We operate under pressure. It's a fact of life, and how well we deal with it determines how successful we are at staying alive. In HEMS, pressure to fly can come from many directions and is often "self-induced." As a new EMS pilot I spent time thinking about lives depending on me. I still do, but now the lives I think about are the crew sitting next to me. I am much more interested in avoiding harm to them than in flying some stranger.
We can worry about our low flight-volume and attempt flights that we shouldn't when the weather is marginal. Management can pressure us. Managers don't think that things they say will cause you to go and get yourself killed, but it has happened and will happen again. Why not let it happen to someone else?
Recognize pressure where you find it. Acknowledge it. Understand it. But don't let it kill you.
(test - if you would not take a flight at 0400 as your third flight of the night due to weather; you should not take it as your first of the night. Ask yourself, would I do this if it was number three tonight)
Here is an excerpt from an investigation that speaks to pressure.

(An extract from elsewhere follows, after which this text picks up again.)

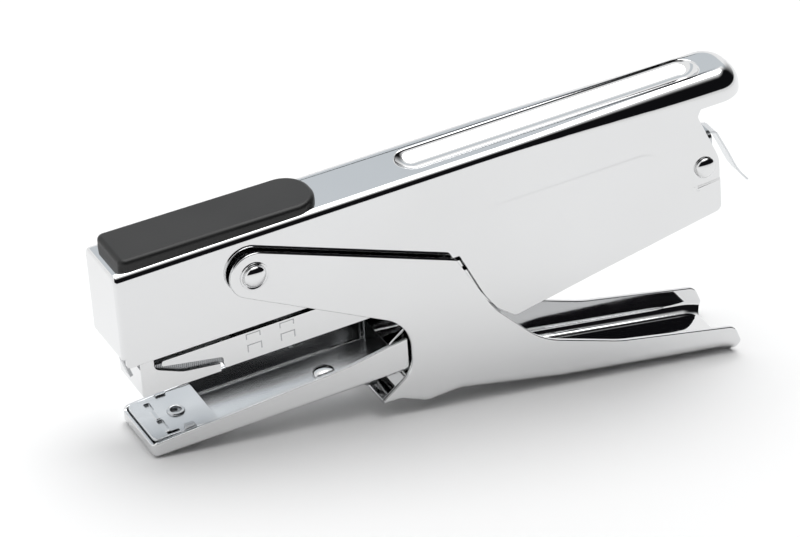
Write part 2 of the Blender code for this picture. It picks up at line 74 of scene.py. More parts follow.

"The pilot’s financial pressure as the owner of the company likely influenced his decision to continue flight into deteriorating weather conditions. The operator’s business had declined several years before the accident as a result of economic recession. The accident helicopter had been leased days before the accident. The operator’s only IFR certified helicopter, which was the largest customer’s preferred helicopter, had been down for maintenance for 4 months while the operator attempted to secure loans for engine maintenance. The pilot was scheduled to meet with this customer in the coming weeks to obtain clarification about the customer’s requirements. The pilot was also aware that his largest customer had begun identifying other aviation companies that might better fulfill its needs. Thus, the pilot would have been highly motivated to complete trips as requested so that he could demonstrate the reliability of his service. Additionally, due to the economic downturn, the pilot’s company had lost millions of dollars during the 3 years before the accident. Therefore, the pilot likely wanted to make the most of every revenue generating opportunity."
You can read the full report by clicking here....

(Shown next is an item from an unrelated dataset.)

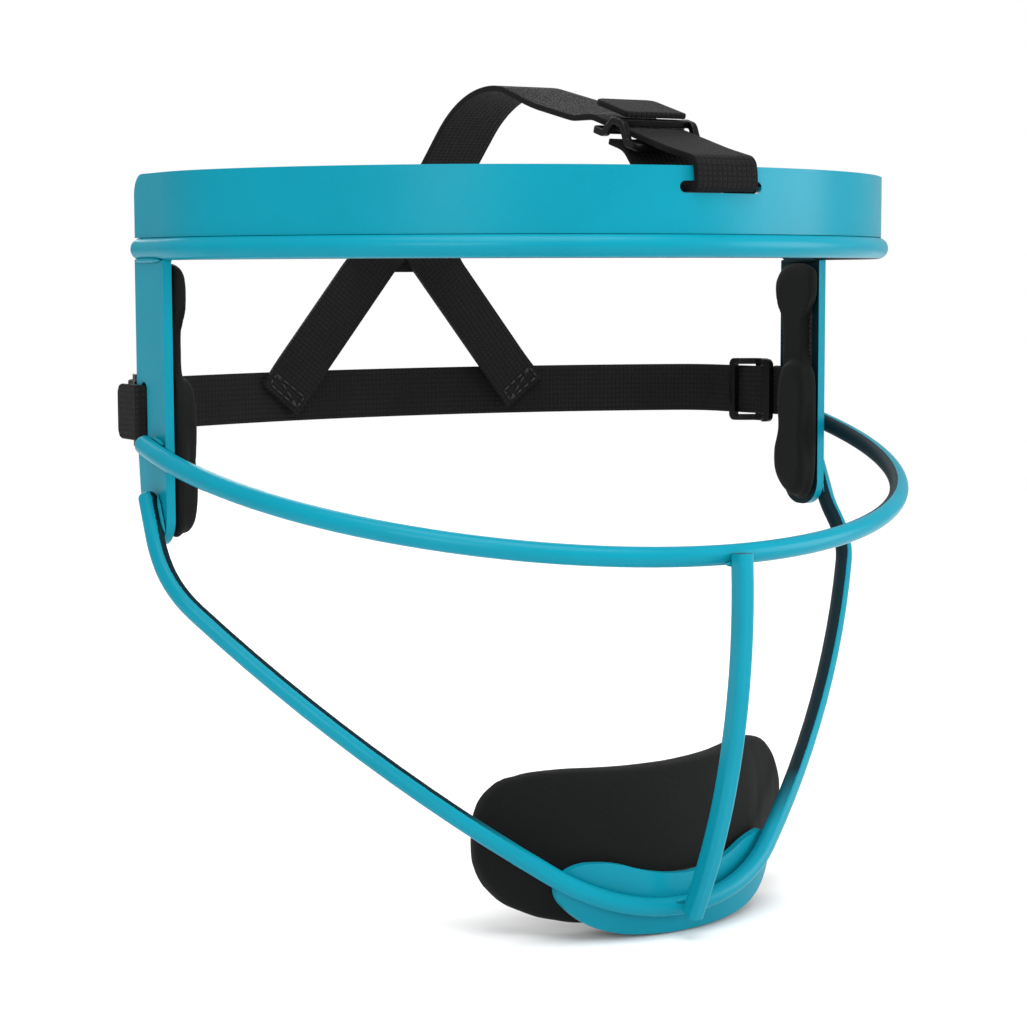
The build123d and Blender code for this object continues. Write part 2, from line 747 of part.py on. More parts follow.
def return_rise_length():
    """Length of the return layer's rise that brings it just under the crown slide."""
    run, rise = math.radians(crown_run_angle), math.radians(return_rise_angle)
    y = -rod_front - band_thickness / 2 + return_reach
    y += return_bend_radius * (2 * math.sin(rise) - math.sin(run))
    z = slot_top() - fold_gap - webbing_thickness / 2
    z += return_bend_radius * (1 - 2 * math.cos(rise) + math.cos(run))
    start = crown_run_start()
    below = (y - start[0]) * math.sin(run) - (z - start[1]) * math.cos(run)
    return (below - layer_level()) / math.sin(rise - run)


def slot_top():
    """Height of the crown slot's upper edge."""
    return rod_radius + band_height - crown_slot_bridge


def make_crown_strap():
    """Strap from the joint over the crown, over the band's edge, in through the slot and back."""
    turn = fold_gap + webbing_thickness / 2
    back = [
        (turn, quarter_angle),
        (return_reach, 0),
        (return_bend_radius, return_rise_angle),
        (return_rise_length(), 0),
        (return_bend_radius, crown_run_angle - return_rise_angle),
        (return_lap, 0),
    ]
    over = crown_moves() + [(joint_lap, 0)]
    outer = Plane.YZ * strip_face(crown_start(), quarter_angle, over, webbing_thickness)
    inner = Plane.YZ * strip_face(crown_start(), -quarter_angle, back, webbing_thickness)
    return extrude(outer, crown_width / 2, both=True) + extrude(inner, crown_width / 2, both=True)


def crown_place(along, above):
    """Plane on the crown strap's run: its X across the strap, its Z away from the head."""
    a = math.radians(crown_run_angle)
    y = crown_run_start()[0] + along * math.cos(a) - above * math.sin(a)
    z = crown_run_start()[1] + along * math.sin(a) + above * math.cos(a)
    return Plane(origin=(0, y, z), x_dir=(1, 0, 0), z_dir=(0, -math.sin(a), math.cos(a)))


def make_crown_tail():
    """The loose end of the crown strap, on top of the slide and past its rear end."""
    end = crown_slide_start + crown_slide_length + crown_tail_lap
    plane = crown_place(end - crown_tail_length / 2, layer_level())
    tail = Box(crown_width, crown_tail_length, webbing_thickness)
    tips = tail.edges().filter_by(Axis.Z).sort_by(Axis.Y)[-2:]
    return plane * fillet(tips, strap_tip_round)


# Slides

def make_slide(webbing, length):
    """Three-bar slide on webbing that lies in the XY plane along Y: centre bar above, end bars below."""
    ramp = math.radians(slide_ramp_angle)
    level, bend = slide_level(), slide_bend_radius
    slope = (2 * level - 2 * bend * (1 - math.cos(ramp))) / math.sin(ramp)
    flat = (length - slide_bar) / 2 - 2 * bend * math.sin(ramp) - slope * math.cos(ramp)
    rise = [(flat, 0), (bend, slide_ramp_angle), (slope, 0), (bend, -slide_ramp_angle), (slide_bar / 2, 0)]
    moves = rise + [rise[4], rise[3], rise[2], rise[1], rise[0]]
    wave = Plane.YZ * strip_face((-length / 2, -level), 0, moves, slide_thickness)
    reach = webbing / 2 + slide_edge_gap + slide_rail
    slide = extrude(wave, reach, both=True)
    outline = RectangleRounded(2 * reach, length, slide_corner_radius)
    outline = extrude(outline, 2 * level + overrun, both=True)
    window = (length - 3 * slide_bar) / 2
    cut = Box(2 * (reach - slide_rail), window, 2 * (2 * level + overrun))
    slide = slide & outline
    for side in (-1, 1):
        slide -= Pos(0, side * (slide_bar + window) / 2, 0) * cut
    return slide


def make_side_slide():
    """Slide on the straight run behind the fold of the back strap, its centre bar outside."""
    a = math.radians(run_angle)
    along = Vector(-math.sin(a), math.cos(a), 0)
    outward = Vector(math.cos(a), math.sin(a), 0)
    start = Vector(run_start()[0], run_start()[1], -strap_drop)
    middle = start + along * (side_slide_start + side_slide_length / 2)
    plane = Plane(origin=middle, x_dir=along.cross(outward), z_dir=outward)
    return plane * make_slide(strap_width, side_slide_length)


def make_crown_slide():
    """Wider slide on the straight run of the crown strap, its centre bar on top."""
    plane = crown_place(crown_slide_start + crown_slide_length / 2, 0)
    return plane * make_slide(crown_width, crown_slide_length)


# Every node of the guard

def build():
    """All the nodes by name."""
    nodes = {
        "brow_rod": make_brow_rod(),
        "forehead_band": make_forehead_band(),
        "cheek_wire": make_cheek_wire(),
        "jaw_wire": make_jaw_wire(),
        "centre_bar": make_centre_bar(),
        "chin_plate": make_chin_plate(),
        "chin_hook_patch": make_chin_patch(),
        "chin_pad": make_chin_pad(),
        "forehead_hook_patch": make_forehead_patch(),
        "forehead_pad": make_forehead_pad(),
        "back_strap": make_back_strap(),
        "crown_strap": make_crown_strap(),
        "crown_tail": make_crown_tail(),
        "crown_slide": make_crown_slide(),
    }
    pairs = {
        "side_plate": make_side_plate(),
        "side_hook_patch": make_side_patch(),
        "side_pad": make_side_pad(),
        "ponytail_strap": make_branch(),
        "side_slide": make_side_slide(),
    }
    for name, solid in pairs.items():
        left, right = both_sides(solid)
        nodes[name + "_left"] = left
        nodes[name + "_right"] = right
    return nodes


os.makedirs("parts", exist_ok=True)
for node_name, node in build().items():
    export_step(node, "parts/" + node_name + ".step")
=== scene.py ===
"""Looks of a softball fielder's face guard: coats, welds, foam pads, webbing, slides and a stage."""

import math

import bmesh
import bpy
from mathutils import Matrix, Vector


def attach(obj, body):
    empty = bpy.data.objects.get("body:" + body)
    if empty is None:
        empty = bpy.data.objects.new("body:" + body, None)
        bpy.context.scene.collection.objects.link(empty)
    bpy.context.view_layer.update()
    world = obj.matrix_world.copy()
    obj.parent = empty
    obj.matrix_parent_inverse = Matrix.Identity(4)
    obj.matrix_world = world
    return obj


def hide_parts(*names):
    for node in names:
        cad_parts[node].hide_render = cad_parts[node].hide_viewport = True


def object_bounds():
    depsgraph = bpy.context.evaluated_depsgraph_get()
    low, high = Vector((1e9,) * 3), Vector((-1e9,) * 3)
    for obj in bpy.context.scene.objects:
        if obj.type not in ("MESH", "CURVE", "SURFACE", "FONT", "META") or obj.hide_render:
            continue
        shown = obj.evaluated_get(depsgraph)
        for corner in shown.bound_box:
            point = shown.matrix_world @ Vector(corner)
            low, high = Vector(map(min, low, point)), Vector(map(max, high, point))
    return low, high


bl_info = {
    "name": "Fielder's Face Guard",
    "version": (1, 0, 0),
    "blender": (4, 5, 0),
    "location": "3D View > Sidebar > Face Guard",
    "description": "Coats, pads, webbing, slides and stage of a softball fielder's face guard",
    "category": "Object",
}

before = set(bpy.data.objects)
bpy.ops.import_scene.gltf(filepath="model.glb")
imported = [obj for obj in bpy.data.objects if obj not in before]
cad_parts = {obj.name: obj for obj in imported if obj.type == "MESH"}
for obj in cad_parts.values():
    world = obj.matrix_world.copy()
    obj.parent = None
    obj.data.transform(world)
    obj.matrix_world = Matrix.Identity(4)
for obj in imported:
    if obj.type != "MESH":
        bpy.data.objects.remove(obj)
cad_low, cad_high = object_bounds()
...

I met this gentleman several years back, when he transported a team to Memorial Hospital in Savannah, Georgia to procure organs. He seemed like a decent soul. It's a terrible shame that he succumbed to the same pressures that have killed so many of us. Gotta go...gotta go...gotta go...
I have succumbed to this pressure myself. And nearly got in over my head for doing it. It's easy to fall in and hard to get out.
Listen up: YOU DO NOT HAVE TO GO...
You do not have to be the topic of some one's news story.
It appears the last few seconds of this team's life mirrored events that occur all too often. They pressed on into deteriorating weather, and when they were in solid instrument-conditions (in the clouds) the pilot elected to descend and turn. He was looking for the ground. He found it.
Imagine if they has just turned back, or diverted, or simply landed when things started to deteriorate. NEMSPA is asking us to use abort-criteria; if we have to slow down or descend due to weather we should ABORT.
As the crazy blond girl said, "stop the insanity!"
As the HAI t-shirt says, "land the damn helicopter."